INSTRUCTIONS TO FOLLOW>
The data must be written out once more, precisely as given.
++++ PROVIDED DATA
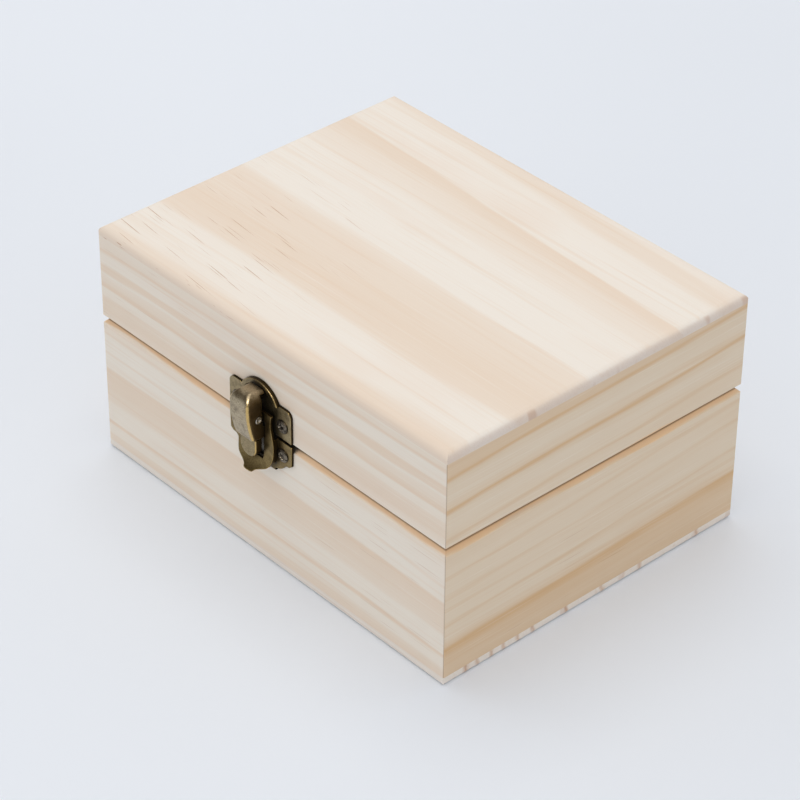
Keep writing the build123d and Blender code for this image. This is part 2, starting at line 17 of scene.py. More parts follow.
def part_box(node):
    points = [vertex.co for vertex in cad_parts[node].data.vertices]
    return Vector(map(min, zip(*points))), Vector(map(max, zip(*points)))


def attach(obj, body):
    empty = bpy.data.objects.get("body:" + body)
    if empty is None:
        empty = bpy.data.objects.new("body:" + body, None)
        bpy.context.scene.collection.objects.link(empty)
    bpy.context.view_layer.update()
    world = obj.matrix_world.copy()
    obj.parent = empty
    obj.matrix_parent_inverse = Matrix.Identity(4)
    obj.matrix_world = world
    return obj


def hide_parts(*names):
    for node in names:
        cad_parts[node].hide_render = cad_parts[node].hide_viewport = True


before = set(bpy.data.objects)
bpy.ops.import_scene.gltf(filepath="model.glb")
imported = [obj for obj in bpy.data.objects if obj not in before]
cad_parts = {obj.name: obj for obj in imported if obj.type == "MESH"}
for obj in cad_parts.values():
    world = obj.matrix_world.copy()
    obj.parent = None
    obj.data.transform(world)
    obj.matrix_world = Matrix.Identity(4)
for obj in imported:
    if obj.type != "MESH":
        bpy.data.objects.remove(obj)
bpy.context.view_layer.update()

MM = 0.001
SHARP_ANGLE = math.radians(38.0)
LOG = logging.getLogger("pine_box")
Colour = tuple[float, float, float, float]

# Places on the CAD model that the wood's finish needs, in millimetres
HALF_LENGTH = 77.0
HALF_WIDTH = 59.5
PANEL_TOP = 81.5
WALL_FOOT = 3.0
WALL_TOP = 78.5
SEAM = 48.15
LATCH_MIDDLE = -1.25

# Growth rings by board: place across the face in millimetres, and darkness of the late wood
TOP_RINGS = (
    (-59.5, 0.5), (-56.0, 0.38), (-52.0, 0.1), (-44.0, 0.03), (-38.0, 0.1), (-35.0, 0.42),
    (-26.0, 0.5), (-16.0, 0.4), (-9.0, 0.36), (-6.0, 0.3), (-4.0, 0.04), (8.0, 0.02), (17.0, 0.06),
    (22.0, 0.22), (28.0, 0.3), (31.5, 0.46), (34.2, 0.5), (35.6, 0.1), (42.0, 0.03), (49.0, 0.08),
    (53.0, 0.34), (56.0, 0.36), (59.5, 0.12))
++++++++
THE ANSWER>
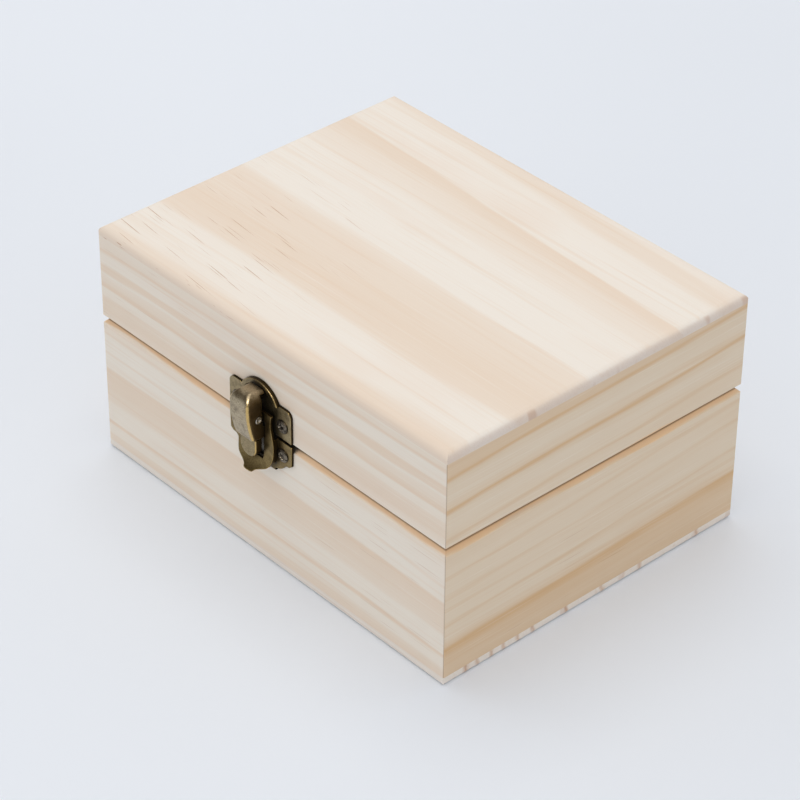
Keep writing the build123d and Blender code for this image. This is part 2, starting at line 17 of scene.py. More parts follow.
def part_box(node):
    points = [vertex.co for vertex in cad_parts[node].data.vertices]
    return Vector(map(min, zip(*points))), Vector(map(max, zip(*points)))


def attach(obj, body):
    empty = bpy.data.objects.get("body:" + body)
    if empty is None:
        empty = bpy.data.objects.new("body:" + body, None)
        bpy.context.scene.collection.objects.link(empty)
    bpy.context.view_layer.update()
    world = obj.matrix_world.copy()
    obj.parent = empty
    obj.matrix_parent_inverse = Matrix.Identity(4)
    obj.matrix_world = world
    return obj


def hide_parts(*names):
    for node in names:
        cad_parts[node].hide_render = cad_parts[node].hide_viewport = True


before = set(bpy.data.objects)
bpy.ops.import_scene.gltf(filepath="model.glb")
imported = [obj for obj in bpy.data.objects if obj not in before]
cad_parts = {obj.name: obj for obj in imported if obj.type == "MESH"}
for obj in cad_parts.values():
    world = obj.matrix_world.copy()
    obj.parent = None
    obj.data.transform(world)
    obj.matrix_world = Matrix.Identity(4)
for obj in imported:
    if obj.type != "MESH":
        bpy.data.objects.remove(obj)
bpy.context.view_layer.update()

MM = 0.001
SHARP_ANGLE = math.radians(38.0)
LOG = logging.getLogger("pine_box")
Colour = tuple[float, float, float, float]

# Places on the CAD model that the wood's finish needs, in millimetres
HALF_LENGTH = 77.0
HALF_WIDTH = 59.5
PANEL_TOP = 81.5
WALL_FOOT = 3.0
WALL_TOP = 78.5
SEAM = 48.15
LATCH_MIDDLE = -1.25

# Growth rings by board: place across the face in millimetres, and darkness of the late wood
TOP_RINGS = (
    (-59.5, 0.5), (-56.0, 0.38), (-52.0, 0.1), (-44.0, 0.03), (-38.0, 0.1), (-35.0, 0.42),
    (-26.0, 0.5), (-16.0, 0.4), (-9.0, 0.36), (-6.0, 0.3), (-4.0, 0.04), (8.0, 0.02), (17.0, 0.06),
    (22.0, 0.22), (28.0, 0.3), (31.5, 0.46), (34.2, 0.5), (35.6, 0.1), (42.0, 0.03), (49.0, 0.08),
    (53.0, 0.34), (56.0, 0.36), (59.5, 0.12))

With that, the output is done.